_Instruction:_
Everything from the line with "cartridge_o_ring();" through the line with "cad_parts[member].parent = rigid_bodies[body]" should be repeated exactly, both of those lines included, and nothing else.

_Collected data:_
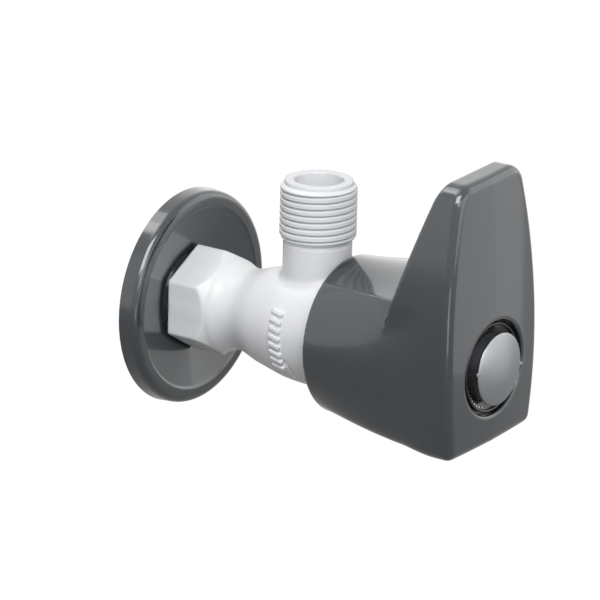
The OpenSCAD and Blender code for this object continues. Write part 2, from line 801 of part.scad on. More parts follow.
// Domed cap on a hollow plug
module button_cap() {
  curve_r = (dome_r * dome_r + dome_h * dome_h) / (2 * dome_h);
  half = asin(dome_r / curve_r);
  bore_r = plug_r - plug_wall;
  under = dome_from - dome_under;
  color("lightgray") along_axis() rotate_extrude() polygon(concat(
    [[bore_r, plug_floor], [plug_r, plug_floor], [plug_r, under],
     [dome_r - chamfer_s, dome_from - chamfer_l], [dome_r, dome_from - chamfer_s]],
    [for (i = [0:12]) let (a = half * (1 - i / 12))
      [curve_r * sin(a), dome_from + dome_h - curve_r + curve_r * cos(a)]],
    [[0, under], [bore_r - chamfer_l, under], [bore_r, under - chamfer_l]]
  ));
}

body();
wall_flange();
cartridge_housing();
cartridge_o_ring();
seat_seal();
seal_support_ring();
fixed_disc();
moving_disc();
spindle();
thrust_washer();
spindle_o_ring_inner();
spindle_o_ring_outer();
stop_ring();
circlip();
spline_bush();
handle();
handle_screw();
screw_washer();
indicator_ring();
button_cap();
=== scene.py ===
import math
import json
import bpy
import numpy as np
from mathutils import Matrix, Vector

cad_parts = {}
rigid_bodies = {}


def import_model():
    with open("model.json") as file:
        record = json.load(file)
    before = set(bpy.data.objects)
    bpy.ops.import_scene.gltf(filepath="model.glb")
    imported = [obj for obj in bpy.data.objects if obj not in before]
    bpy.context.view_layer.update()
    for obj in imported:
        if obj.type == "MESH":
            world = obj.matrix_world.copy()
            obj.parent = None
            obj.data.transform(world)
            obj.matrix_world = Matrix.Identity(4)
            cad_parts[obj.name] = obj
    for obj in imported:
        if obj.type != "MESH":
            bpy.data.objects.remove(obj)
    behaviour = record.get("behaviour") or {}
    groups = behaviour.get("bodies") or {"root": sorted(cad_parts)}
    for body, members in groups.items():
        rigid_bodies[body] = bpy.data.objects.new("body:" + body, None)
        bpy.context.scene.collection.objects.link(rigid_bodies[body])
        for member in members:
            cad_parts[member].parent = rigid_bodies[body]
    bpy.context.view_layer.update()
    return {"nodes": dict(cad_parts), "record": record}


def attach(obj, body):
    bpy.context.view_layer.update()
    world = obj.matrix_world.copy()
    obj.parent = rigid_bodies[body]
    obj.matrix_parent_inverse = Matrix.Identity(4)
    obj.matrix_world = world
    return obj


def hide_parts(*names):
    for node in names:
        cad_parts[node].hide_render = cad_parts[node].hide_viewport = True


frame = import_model()
print("frame loaded:", len(frame["nodes"]), "nodes")

# Sizes below are in millimetres, and finished meshes are in metres.
# Depth is the distance from the wall towards the handle, so it runs along -Y.
mm = 0.001
lap = 1.0  # solids and cuts that meet run this far past each other


def linearColour(code):
    parts = [int(code[i:i + 2], 16) / 255 for i in (1, 3, 5)]
    return [c / 12.92 if c < 0.04045 else ((c + 0.055) / 1.055) ** 2.4 for c in parts] + [1.0]


def addNode(tree, kind, inputs=None, **settings):
    # an input takes a value, a node for its first output, or an output
    node = tree.nodes.new(kind)
    for key, value in settings.items():
        setattr(node, key, value)
    for key, value in (inputs or {}).items():
        if isinstance(value, bpy.types.Node):
            value = value.outputs[0]
        if isinstance(value, bpy.types.NodeSocket):
            tree.links.new(value, node.inputs[key])
        else:
            node.inputs[key].default_value = value
    return node


def meshObject(name, points, faces, material, smoothAngle=50):
    mesh = bpy.data.meshes.new(name)
    mesh.from_pydata((np.asarray(points) * mm).tolist(), [], faces)
    mesh.validate()
    mesh.materials.append(material)
    mesh.shade_smooth()
    mesh.set_sharp_from_angle(angle=math.radians(smoothAngle))
    piece = bpy.data.objects.new(name, mesh)
    bpy.context.collection.objects.link(piece)
    return piece


# Rounded corner of the space that is inside both a and b
def roundBoth(a, b, r):
    x, y = np.maximum(a + r, 0), np.maximum(b + r, 0)
    return np.minimum(np.maximum(a, b), -r) + np.hypot(x, y)


# Fillet where a and b join
def roundEither(a, b, r):
    return -roundBoth(-a, -b, r)


# Rises from 0 to 1 between two values, with a soft start and end
def smooth(value, start, end):
    t = np.clip((value - start) / (end - start), 0, 1)
    return t * t * (3 - 2 * t)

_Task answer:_
cartridge_o_ring();
seat_seal();
seal_support_ring();
fixed_disc();
moving_disc();
spindle();
thrust_washer();
spindle_o_ring_inner();
spindle_o_ring_outer();
stop_ring();
circlip();
spline_bush();
handle();
handle_screw();
screw_washer();
indicator_ring();
button_cap();
=== scene.py ===
import math
import json
import bpy
import numpy as np
from mathutils import Matrix, Vector

cad_parts = {}
rigid_bodies = {}


def import_model():
    with open("model.json") as file:
        record = json.load(file)
    before = set(bpy.data.objects)
    bpy.ops.import_scene.gltf(filepath="model.glb")
    imported = [obj for obj in bpy.data.objects if obj not in before]
    bpy.context.view_layer.update()
    for obj in imported:
        if obj.type == "MESH":
            world = obj.matrix_world.copy()
            obj.parent = None
            obj.data.transform(world)
            obj.matrix_world = Matrix.Identity(4)
            cad_parts[obj.name] = obj
    for obj in imported:
        if obj.type != "MESH":
            bpy.data.objects.remove(obj)
    behaviour = record.get("behaviour") or {}
    groups = behaviour.get("bodies") or {"root": sorted(cad_parts)}
    for body, members in groups.items():
        rigid_bodies[body] = bpy.data.objects.new("body:" + body, None)
        bpy.context.scene.collection.objects.link(rigid_bodies[body])
        for member in members:
            cad_parts[member].parent = rigid_bodies[body]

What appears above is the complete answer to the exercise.